GOAL — Give back a single number, the count of lines containing the word "with".
----------------------------------------
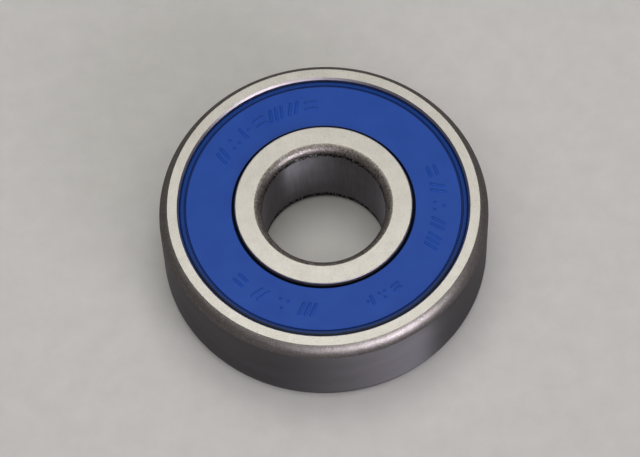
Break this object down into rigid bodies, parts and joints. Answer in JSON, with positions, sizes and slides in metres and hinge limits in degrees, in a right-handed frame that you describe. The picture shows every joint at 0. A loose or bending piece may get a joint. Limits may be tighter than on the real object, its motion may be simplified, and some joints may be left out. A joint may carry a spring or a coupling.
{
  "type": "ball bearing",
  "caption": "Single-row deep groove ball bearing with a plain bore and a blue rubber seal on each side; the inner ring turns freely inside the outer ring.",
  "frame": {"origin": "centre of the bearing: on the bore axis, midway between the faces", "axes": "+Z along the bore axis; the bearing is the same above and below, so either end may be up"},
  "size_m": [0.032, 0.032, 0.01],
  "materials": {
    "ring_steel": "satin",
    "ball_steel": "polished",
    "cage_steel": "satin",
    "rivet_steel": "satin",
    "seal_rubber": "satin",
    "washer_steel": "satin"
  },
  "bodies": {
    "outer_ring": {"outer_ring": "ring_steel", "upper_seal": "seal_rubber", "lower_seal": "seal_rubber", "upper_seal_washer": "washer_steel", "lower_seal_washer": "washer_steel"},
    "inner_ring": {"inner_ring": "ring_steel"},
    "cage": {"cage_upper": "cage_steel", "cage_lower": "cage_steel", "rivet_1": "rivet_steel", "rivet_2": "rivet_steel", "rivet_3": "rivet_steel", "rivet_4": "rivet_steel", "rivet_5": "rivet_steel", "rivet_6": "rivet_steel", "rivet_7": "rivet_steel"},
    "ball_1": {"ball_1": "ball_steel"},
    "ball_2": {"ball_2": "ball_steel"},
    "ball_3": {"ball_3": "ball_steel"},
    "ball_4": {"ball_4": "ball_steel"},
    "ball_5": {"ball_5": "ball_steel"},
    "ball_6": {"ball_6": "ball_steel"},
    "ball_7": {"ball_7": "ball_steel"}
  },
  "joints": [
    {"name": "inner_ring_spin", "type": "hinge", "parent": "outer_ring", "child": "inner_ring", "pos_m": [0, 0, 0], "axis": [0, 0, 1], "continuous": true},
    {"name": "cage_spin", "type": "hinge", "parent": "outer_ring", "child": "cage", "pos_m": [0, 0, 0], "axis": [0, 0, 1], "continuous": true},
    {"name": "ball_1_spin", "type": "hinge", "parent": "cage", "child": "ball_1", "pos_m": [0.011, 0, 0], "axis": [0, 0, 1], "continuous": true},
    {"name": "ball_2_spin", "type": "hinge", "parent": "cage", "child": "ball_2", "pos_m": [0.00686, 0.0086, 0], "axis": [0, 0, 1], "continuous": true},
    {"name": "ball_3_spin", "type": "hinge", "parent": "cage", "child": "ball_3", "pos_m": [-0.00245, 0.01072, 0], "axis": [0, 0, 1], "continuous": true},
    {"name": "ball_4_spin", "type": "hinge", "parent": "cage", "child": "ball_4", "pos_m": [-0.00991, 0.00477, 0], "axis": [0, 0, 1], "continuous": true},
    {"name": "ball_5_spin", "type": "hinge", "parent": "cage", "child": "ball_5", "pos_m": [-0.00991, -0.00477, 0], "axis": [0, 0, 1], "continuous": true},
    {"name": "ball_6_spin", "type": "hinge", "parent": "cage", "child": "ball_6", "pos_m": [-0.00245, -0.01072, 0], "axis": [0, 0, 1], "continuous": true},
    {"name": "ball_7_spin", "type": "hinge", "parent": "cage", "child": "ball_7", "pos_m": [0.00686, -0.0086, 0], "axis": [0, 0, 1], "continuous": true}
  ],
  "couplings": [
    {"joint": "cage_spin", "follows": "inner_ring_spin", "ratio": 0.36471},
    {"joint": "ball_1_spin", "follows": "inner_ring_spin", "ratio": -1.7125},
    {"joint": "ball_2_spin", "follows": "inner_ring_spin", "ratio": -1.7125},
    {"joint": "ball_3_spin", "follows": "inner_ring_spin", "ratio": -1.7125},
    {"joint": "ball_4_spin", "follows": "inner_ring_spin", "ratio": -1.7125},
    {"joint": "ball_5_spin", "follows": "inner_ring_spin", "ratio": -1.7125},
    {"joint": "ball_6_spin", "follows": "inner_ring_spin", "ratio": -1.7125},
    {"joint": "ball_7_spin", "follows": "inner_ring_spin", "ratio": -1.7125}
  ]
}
----------------------------------------
SOLUTION TO THIS PROBLEM — 2